Regional discussion and conditions reports for Mexico, Central America and the Caribbean. Please post partners requests and trip plans in the Mexico Climbing Partners section.

Izta in November

Postby garydenness » Thu Aug 28, 2008 4:03 pm

I'm looking for as much info as possible about climbing Izta. I live in Mexico City, teaching English, and am arranging a trip for me, a few of my students and a few other English teachers. None of us have ever climbed a mountain before!

There will be 6+ of us, and we intend to do the trip over two days - set off from Mexico City early Sat morning and return Sun evening/night. We intend to camp overnight on the mountain. We're looking to do it as cheaply as possible, and would be happy to reach the knees and stop there. It would be great to cross the ice field and reach the true summit, but if this would mean a lot more expense for extra equipment, then we'd possibly forego that. It's not that we're broke, but this is probably a one off so it seems a shame to spend a lot of money on equipment we'll likely never use again.

We'd have plenty of warm clothing, hiking boots, tents and sleeping bags etc, but what other equipment would be essential?

Is the route up Izta (we'd be taking the easy route of the two) obviously marked and easy to follow, is there a map, or would hiring a guide be better?
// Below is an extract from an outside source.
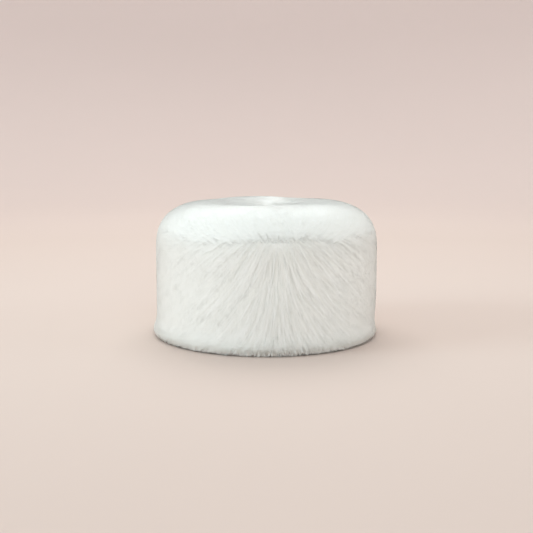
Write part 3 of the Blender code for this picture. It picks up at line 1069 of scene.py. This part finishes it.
def add_floor(look):
    """Spin the floor and the backdrop that it turns up into."""
    outline = [(0.0, 0.0), (FLOOR_RADIUS, 0.0)]
    for step in range(1, BEND_STEPS + 1):
        angle = math.pi / 2 * step / BEND_STEPS
        outline.append((FLOOR_RADIUS + BEND_RADIUS * math.sin(angle),
                        BEND_RADIUS * (1 - math.cos(angle))))
    outline.append((FLOOR_RADIUS + BEND_RADIUS, BACKDROP_TOP))
    bowl = bmesh.new()
    corners = [bowl.verts.new((x, 0, z)) for x, z in outline]
    edges = [bowl.edges.new(pair) for pair in zip(corners, corners[1:])]
    bmesh.ops.spin(bowl, geom=corners + edges, cent=(0, 0, 0), axis=(0, 0, 1),
                   angle=math.tau, steps=BOWL_SEGMENTS, use_merge=True)
    bmesh.ops.remove_doubles(bowl, verts=bowl.verts, dist=BOWL_WELD)
    bmesh.ops.recalc_face_normals(bowl, faces=bowl.faces)
    mesh = bpy.data.meshes.new("studio_floor")
    bowl.to_mesh(mesh)
    bowl.free()
    mesh.shade_smooth()
    mesh.materials.append(backdrop_finish(look.floor, look.backdrop))
    floor = bpy.data.objects.new("studio_floor", mesh)
    bpy.context.scene.collection.objects.link(floor)


def add_camera(look):
    """Set the camera up in front of the hat."""
    data = bpy.data.cameras.new("camera")
    data.lens = look.lens
    data.sensor_width = SENSOR_WIDTH
    camera = bpy.data.objects.new("camera", data)
    camera.location = (0, -look.distance, look.height)
    camera.rotation_euler = (math.pi / 2 - look.pitch, 0, 0)
    bpy.context.scene.collection.objects.link(camera)
    bpy.context.scene.camera = camera


class HAT_OT_studio(bpy.types.Operator):
    """Set the pale floor, the soft light and the camera"""

    bl_idname = "hat.studio"
    bl_label = "Set studio"

    def execute(self, context):
        """Lay the floor, fill the air with light, hang the lamps and set the camera."""
        scene = context.scene
        look = scene.studio_look
        add_floor(look)
        scene.world = bpy.data.worlds.new("studio air")
        scene.world.use_nodes = True
        air = scene.world.node_tree.nodes["Background"]
        air.inputs["Color"].default_value = (*look.air, 1)
        air.inputs["Strength"].default_value = look.ambient
        for name, lamp in LAMPS.items():
            area_light(name, lamp, getattr(look, name), getattr(look, lamp.colour))
        add_camera(look)
        scene.view_settings.view_transform = "Standard"
        return {"FINISHED"}


class HAT_PT_panel(bpy.types.Panel):
    """Lists the hat's steps and settings in the sidebar"""

    bl_idname = "HAT_PT_panel"
    bl_label = "Fur hat"
    bl_space_type = "VIEW_3D"
    bl_region_type = "UI"
    bl_category = "Fur hat"

    def draw(self, context):
        """Draw a button for each step and a field for each setting."""
        column = self.layout.column(align=True)
        for step in STEPS:
            column.operator(step.bl_idname)
        for group in (context.scene.fur_sizes, context.scene.fur_colours, context.scene.studio_look):
            box = self.layout.box()
            for name in group.__annotations__:
                box.prop(group, name)


STEPS = (HAT_OT_hide, HAT_OT_underfur, HAT_OT_band_fur, HAT_OT_crown_fur, HAT_OT_studio)
CLASSES = (FurSizes, FurColours, StudioLook, *STEPS, HAT_PT_panel)


def register():
    """Register the hat's classes and settings."""
    for item in CLASSES:
        bpy.utils.register_class(item)
    bpy.types.Scene.fur_sizes = PointerProperty(type=FurSizes)
    bpy.types.Scene.fur_colours = PointerProperty(type=FurColours)
    bpy.types.Scene.studio_look = PointerProperty(type=StudioLook)


def unregister():
    """Take the hat's settings and classes away again."""
    del bpy.types.Scene.studio_look
    del bpy.types.Scene.fur_colours
    del bpy.types.Scene.fur_sizes
    for item in reversed(CLASSES):
        bpy.utils.unregister_class(item)


def main():
    """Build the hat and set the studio."""
    register()
    bpy.ops.hat.hide()
    bpy.ops.hat.underfur()
    bpy.ops.hat.band_fur()
    bpy.ops.hat.crown_fur()
    bpy.ops.hat.studio()
    bpy.context.view_layer.update()


if __name__ == "__main__":
    main()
How much would a guide cost?

If we need extra equipment, where can we rent it, and what sort of cost are we looking at?

If anyone wants to join us, you're welcome to do so! There's a mix of English and Spanish speakers amongst us, so there is the opportunity to practice speaking one or the other! (Whilst we squeeze mountaineering info from you!)

Really appreciate any help anyone can offer!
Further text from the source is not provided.